[Modeling code records]

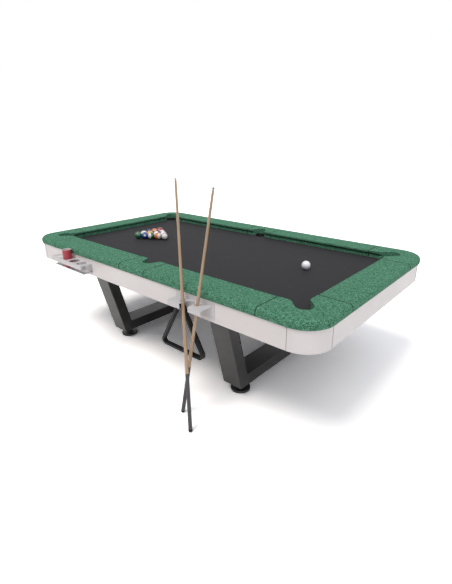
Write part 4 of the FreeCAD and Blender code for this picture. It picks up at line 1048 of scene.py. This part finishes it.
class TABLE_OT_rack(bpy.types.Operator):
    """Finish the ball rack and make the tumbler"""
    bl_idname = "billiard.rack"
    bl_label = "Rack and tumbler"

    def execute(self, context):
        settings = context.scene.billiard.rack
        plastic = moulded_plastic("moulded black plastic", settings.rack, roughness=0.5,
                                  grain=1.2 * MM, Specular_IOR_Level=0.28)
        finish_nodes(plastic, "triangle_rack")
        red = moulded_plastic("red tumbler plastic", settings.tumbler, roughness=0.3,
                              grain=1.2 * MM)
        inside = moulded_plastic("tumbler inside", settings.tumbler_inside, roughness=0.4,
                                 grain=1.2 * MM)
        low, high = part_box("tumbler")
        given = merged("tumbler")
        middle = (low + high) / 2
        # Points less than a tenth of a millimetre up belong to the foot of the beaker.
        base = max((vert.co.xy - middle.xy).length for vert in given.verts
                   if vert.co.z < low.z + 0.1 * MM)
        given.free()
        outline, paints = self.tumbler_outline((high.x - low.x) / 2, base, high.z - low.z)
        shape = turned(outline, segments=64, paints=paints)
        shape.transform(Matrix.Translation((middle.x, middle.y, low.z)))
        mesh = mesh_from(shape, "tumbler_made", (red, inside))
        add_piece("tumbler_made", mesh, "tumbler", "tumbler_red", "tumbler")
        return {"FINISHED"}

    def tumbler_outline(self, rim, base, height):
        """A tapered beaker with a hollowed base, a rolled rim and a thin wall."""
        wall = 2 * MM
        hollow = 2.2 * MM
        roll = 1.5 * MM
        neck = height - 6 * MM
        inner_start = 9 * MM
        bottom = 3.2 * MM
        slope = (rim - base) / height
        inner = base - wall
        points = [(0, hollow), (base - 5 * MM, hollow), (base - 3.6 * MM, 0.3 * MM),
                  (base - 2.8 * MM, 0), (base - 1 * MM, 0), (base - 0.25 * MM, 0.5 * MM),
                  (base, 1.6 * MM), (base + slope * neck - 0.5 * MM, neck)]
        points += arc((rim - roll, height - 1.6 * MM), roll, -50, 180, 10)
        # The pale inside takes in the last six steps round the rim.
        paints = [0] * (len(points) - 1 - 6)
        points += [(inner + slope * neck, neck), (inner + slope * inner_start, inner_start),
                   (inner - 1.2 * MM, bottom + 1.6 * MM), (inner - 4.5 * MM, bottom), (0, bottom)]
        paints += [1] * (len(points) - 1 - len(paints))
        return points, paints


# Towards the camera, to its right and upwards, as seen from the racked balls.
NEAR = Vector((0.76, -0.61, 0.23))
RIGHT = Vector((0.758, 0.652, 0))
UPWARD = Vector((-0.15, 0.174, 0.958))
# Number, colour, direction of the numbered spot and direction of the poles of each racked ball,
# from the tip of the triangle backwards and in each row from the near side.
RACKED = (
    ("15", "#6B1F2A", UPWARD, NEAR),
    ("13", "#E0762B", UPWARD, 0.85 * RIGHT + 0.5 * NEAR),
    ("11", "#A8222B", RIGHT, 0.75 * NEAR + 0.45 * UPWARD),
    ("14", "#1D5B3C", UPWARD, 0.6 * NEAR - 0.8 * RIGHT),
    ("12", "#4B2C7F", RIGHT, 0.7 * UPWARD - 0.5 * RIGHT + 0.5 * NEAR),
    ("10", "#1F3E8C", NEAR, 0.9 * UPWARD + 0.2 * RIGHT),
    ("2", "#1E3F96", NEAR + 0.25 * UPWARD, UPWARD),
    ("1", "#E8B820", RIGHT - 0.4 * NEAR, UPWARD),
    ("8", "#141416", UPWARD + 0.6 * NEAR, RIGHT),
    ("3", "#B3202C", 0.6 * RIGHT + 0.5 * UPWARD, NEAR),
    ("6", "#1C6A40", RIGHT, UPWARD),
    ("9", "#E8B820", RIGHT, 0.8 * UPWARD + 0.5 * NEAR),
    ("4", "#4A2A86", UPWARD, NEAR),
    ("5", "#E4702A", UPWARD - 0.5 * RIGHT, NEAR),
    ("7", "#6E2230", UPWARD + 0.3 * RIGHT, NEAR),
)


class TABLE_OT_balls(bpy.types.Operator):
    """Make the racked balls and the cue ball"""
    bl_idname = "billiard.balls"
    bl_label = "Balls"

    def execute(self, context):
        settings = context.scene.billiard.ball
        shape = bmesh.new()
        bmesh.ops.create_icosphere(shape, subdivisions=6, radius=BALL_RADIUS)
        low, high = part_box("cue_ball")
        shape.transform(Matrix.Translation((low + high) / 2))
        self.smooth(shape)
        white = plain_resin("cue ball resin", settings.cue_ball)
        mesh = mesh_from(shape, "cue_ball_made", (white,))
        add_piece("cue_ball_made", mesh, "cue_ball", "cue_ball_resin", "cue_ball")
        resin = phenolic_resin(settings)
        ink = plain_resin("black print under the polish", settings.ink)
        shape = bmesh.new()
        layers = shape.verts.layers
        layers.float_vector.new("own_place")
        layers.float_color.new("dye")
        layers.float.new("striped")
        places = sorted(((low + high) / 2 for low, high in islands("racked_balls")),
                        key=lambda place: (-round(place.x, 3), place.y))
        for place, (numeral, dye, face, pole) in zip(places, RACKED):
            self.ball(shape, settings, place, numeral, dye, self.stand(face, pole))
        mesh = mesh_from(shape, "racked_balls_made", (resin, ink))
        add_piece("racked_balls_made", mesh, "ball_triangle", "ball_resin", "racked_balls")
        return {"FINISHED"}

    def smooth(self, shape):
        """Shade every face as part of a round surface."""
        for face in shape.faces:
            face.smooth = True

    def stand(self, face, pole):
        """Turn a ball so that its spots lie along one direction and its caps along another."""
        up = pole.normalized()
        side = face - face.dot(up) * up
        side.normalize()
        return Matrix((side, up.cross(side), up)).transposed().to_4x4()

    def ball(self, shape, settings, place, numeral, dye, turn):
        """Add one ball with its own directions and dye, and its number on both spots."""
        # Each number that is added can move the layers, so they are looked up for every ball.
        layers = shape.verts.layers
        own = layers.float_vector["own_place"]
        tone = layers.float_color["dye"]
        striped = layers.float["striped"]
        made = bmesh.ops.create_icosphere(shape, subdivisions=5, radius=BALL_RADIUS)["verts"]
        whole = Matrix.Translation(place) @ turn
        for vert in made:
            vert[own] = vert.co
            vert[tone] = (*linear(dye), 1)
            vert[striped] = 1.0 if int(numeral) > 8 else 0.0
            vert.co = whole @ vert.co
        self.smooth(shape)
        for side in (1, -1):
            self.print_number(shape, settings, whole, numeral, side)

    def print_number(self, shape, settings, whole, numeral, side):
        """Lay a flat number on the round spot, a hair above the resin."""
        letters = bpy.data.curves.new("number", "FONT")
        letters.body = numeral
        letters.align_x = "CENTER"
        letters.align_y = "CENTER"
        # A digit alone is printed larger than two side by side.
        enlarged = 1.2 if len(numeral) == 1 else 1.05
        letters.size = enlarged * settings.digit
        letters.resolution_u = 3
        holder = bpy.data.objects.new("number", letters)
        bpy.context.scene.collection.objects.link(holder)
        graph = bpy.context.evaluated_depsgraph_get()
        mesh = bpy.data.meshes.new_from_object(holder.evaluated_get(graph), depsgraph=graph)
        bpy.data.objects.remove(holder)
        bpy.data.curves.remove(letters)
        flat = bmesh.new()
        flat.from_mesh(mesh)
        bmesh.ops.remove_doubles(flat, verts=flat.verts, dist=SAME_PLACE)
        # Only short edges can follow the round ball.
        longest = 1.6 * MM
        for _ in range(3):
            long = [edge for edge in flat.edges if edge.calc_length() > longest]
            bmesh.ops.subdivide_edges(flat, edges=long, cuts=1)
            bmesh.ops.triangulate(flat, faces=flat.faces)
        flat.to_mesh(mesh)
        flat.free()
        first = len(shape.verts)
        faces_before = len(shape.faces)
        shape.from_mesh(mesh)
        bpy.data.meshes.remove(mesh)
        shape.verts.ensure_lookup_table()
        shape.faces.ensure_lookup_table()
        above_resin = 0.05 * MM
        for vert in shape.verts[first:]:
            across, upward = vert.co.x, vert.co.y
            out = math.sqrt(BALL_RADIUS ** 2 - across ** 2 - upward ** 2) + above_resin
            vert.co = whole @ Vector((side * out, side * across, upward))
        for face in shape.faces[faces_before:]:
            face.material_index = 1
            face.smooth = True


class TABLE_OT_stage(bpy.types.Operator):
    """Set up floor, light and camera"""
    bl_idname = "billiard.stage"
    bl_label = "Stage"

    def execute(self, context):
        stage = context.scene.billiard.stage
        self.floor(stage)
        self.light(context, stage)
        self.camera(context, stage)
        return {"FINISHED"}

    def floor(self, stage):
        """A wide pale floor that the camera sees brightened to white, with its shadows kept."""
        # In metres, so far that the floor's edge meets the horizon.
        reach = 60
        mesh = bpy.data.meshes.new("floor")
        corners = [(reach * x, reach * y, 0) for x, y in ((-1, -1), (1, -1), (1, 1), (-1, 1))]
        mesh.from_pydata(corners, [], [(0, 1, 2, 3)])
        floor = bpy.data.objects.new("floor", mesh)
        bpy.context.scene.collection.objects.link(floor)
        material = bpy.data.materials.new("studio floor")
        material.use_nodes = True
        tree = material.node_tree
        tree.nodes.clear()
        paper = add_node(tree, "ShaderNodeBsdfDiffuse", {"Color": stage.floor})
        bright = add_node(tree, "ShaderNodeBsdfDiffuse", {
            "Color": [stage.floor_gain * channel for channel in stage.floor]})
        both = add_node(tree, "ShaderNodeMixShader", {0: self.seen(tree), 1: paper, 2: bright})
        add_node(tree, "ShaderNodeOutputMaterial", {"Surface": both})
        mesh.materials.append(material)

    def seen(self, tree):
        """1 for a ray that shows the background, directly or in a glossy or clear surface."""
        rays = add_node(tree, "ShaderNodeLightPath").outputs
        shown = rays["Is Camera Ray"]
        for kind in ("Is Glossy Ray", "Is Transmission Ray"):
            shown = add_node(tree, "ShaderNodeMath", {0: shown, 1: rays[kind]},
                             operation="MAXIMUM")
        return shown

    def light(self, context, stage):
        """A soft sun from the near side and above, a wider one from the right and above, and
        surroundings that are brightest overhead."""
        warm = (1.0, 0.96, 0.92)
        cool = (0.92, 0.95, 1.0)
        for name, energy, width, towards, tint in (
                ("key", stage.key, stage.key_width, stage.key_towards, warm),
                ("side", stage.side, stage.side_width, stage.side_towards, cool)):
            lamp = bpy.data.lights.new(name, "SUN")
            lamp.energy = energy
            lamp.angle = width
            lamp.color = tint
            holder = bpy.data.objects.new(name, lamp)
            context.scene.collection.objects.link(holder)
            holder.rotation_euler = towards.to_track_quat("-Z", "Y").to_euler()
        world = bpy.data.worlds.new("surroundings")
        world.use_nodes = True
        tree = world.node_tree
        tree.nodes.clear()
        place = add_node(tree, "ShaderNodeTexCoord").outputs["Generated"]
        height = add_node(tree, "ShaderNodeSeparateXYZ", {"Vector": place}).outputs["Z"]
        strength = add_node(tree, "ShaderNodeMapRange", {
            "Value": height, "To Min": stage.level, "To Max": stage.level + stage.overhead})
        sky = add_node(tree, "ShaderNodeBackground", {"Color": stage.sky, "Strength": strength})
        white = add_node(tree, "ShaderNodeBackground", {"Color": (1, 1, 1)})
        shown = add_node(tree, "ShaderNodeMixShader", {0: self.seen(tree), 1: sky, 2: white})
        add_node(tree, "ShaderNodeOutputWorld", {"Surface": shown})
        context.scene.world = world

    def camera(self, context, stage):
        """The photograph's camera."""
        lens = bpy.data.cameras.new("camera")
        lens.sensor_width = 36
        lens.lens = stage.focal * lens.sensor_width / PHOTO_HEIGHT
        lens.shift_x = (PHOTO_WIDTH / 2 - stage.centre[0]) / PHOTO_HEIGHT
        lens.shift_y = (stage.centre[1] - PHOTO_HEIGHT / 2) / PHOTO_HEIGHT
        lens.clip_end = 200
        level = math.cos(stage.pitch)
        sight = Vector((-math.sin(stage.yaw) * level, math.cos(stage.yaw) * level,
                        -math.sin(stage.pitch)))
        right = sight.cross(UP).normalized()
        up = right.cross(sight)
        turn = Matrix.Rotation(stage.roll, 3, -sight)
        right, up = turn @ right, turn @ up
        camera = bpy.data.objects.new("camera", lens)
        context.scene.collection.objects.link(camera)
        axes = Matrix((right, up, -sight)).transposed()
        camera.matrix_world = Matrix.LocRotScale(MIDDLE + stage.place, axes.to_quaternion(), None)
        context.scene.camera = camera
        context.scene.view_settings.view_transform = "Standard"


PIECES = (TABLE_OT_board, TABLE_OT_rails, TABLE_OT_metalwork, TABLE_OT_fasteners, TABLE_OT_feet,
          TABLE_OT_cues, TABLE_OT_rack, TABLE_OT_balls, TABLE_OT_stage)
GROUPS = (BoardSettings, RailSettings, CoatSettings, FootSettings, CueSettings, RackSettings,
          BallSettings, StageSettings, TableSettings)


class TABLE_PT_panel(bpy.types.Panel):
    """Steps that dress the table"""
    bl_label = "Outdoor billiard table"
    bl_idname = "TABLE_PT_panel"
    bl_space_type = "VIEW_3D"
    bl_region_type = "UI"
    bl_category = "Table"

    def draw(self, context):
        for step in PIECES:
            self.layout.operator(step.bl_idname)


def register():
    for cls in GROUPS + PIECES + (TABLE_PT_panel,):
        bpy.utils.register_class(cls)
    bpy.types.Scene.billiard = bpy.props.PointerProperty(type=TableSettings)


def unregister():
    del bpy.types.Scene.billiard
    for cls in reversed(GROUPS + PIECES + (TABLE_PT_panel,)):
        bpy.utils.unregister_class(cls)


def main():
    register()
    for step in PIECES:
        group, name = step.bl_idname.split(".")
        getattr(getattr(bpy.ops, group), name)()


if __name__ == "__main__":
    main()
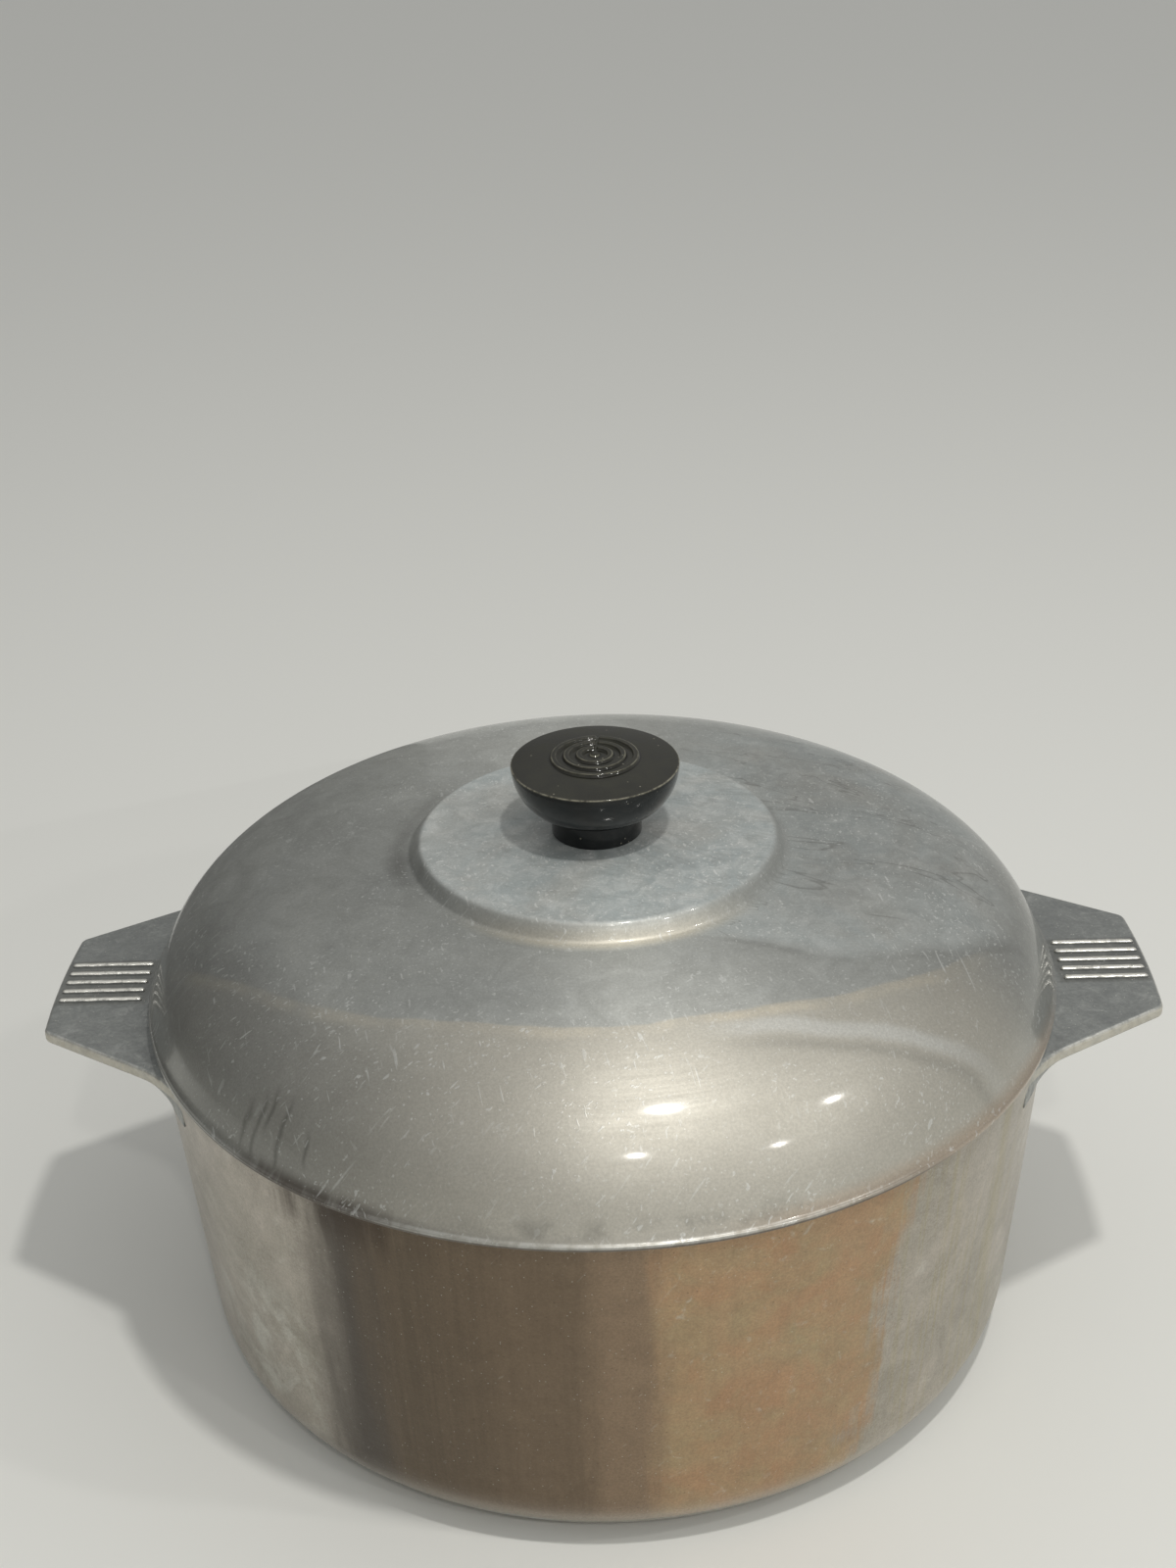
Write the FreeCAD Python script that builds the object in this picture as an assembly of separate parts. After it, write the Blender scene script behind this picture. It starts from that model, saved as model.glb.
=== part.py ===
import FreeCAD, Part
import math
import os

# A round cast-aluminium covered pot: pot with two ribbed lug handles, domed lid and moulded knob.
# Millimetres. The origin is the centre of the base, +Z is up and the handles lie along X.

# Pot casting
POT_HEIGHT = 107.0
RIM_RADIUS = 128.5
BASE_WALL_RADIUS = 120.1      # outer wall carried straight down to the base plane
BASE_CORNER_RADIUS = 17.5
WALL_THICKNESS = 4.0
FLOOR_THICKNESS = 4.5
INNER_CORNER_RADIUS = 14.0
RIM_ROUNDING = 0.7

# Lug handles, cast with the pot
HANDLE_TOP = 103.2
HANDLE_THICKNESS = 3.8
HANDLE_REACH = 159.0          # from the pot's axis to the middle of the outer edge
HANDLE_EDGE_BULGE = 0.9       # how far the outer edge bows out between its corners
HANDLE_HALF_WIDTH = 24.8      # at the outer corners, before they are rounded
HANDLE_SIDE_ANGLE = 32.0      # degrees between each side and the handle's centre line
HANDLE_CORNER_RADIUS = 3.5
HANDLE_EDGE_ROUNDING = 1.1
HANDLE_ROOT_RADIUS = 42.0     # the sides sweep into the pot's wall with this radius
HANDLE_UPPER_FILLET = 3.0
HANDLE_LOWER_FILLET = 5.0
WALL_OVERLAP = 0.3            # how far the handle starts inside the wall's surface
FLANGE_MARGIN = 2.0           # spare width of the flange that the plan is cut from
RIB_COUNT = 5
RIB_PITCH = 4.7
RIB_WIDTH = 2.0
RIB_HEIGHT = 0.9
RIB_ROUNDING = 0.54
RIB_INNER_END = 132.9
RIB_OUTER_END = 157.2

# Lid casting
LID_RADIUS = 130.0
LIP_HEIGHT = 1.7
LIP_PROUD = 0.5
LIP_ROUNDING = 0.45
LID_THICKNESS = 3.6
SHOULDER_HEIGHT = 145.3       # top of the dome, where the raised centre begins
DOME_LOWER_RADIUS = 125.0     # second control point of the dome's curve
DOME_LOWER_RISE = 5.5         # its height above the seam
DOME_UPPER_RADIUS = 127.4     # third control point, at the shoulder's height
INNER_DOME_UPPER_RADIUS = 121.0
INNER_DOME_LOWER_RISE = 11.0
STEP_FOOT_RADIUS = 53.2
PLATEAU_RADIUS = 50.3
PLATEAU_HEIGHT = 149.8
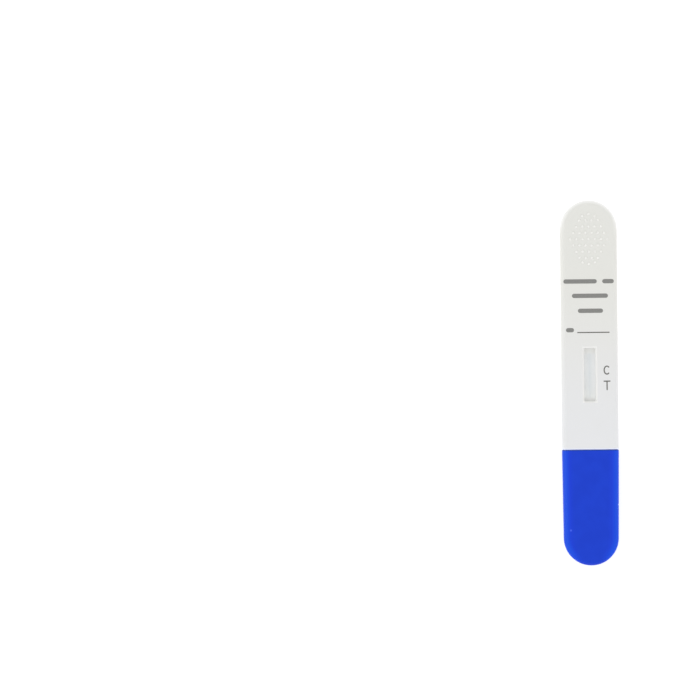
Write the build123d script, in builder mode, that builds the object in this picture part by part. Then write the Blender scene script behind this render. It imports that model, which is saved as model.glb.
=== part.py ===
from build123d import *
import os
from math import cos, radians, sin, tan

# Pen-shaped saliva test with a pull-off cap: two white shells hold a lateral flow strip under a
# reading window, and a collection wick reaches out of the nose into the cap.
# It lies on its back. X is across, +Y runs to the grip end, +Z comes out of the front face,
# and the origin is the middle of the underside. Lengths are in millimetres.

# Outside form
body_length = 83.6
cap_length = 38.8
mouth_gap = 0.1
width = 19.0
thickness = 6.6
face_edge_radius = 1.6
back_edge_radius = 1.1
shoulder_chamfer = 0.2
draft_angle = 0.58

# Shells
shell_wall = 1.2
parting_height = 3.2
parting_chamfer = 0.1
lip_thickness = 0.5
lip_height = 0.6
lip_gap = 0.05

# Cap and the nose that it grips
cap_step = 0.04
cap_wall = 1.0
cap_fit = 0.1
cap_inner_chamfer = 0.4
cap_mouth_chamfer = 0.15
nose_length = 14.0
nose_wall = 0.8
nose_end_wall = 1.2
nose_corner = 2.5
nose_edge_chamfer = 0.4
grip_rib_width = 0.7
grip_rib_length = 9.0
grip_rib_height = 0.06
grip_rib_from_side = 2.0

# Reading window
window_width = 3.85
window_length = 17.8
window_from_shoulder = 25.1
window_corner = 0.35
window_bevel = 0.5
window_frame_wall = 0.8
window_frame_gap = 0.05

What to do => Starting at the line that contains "Write the FreeCAD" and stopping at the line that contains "RIB_OUTER_END = 157.2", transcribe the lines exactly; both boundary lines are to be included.

Written answer =>
Write the FreeCAD Python script that builds the object in this picture as an assembly of separate parts. After it, write the Blender scene script behind this picture. It starts from that model, saved as model.glb.
=== part.py ===
import FreeCAD, Part
import math
import os

# A round cast-aluminium covered pot: pot with two ribbed lug handles, domed lid and moulded knob.
# Millimetres. The origin is the centre of the base, +Z is up and the handles lie along X.

# Pot casting
POT_HEIGHT = 107.0
RIM_RADIUS = 128.5
BASE_WALL_RADIUS = 120.1      # outer wall carried straight down to the base plane
BASE_CORNER_RADIUS = 17.5
WALL_THICKNESS = 4.0
FLOOR_THICKNESS = 4.5
INNER_CORNER_RADIUS = 14.0
RIM_ROUNDING = 0.7

# Lug handles, cast with the pot
HANDLE_TOP = 103.2
HANDLE_THICKNESS = 3.8
HANDLE_REACH = 159.0          # from the pot's axis to the middle of the outer edge
HANDLE_EDGE_BULGE = 0.9       # how far the outer edge bows out between its corners
HANDLE_HALF_WIDTH = 24.8      # at the outer corners, before they are rounded
HANDLE_SIDE_ANGLE = 32.0      # degrees between each side and the handle's centre line
HANDLE_CORNER_RADIUS = 3.5
HANDLE_EDGE_ROUNDING = 1.1
HANDLE_ROOT_RADIUS = 42.0     # the sides sweep into the pot's wall with this radius
HANDLE_UPPER_FILLET = 3.0
HANDLE_LOWER_FILLET = 5.0
WALL_OVERLAP = 0.3            # how far the handle starts inside the wall's surface
FLANGE_MARGIN = 2.0           # spare width of the flange that the plan is cut from
RIB_COUNT = 5
RIB_PITCH = 4.7
RIB_WIDTH = 2.0
RIB_HEIGHT = 0.9
RIB_ROUNDING = 0.54
RIB_INNER_END = 132.9
RIB_OUTER_END = 157.2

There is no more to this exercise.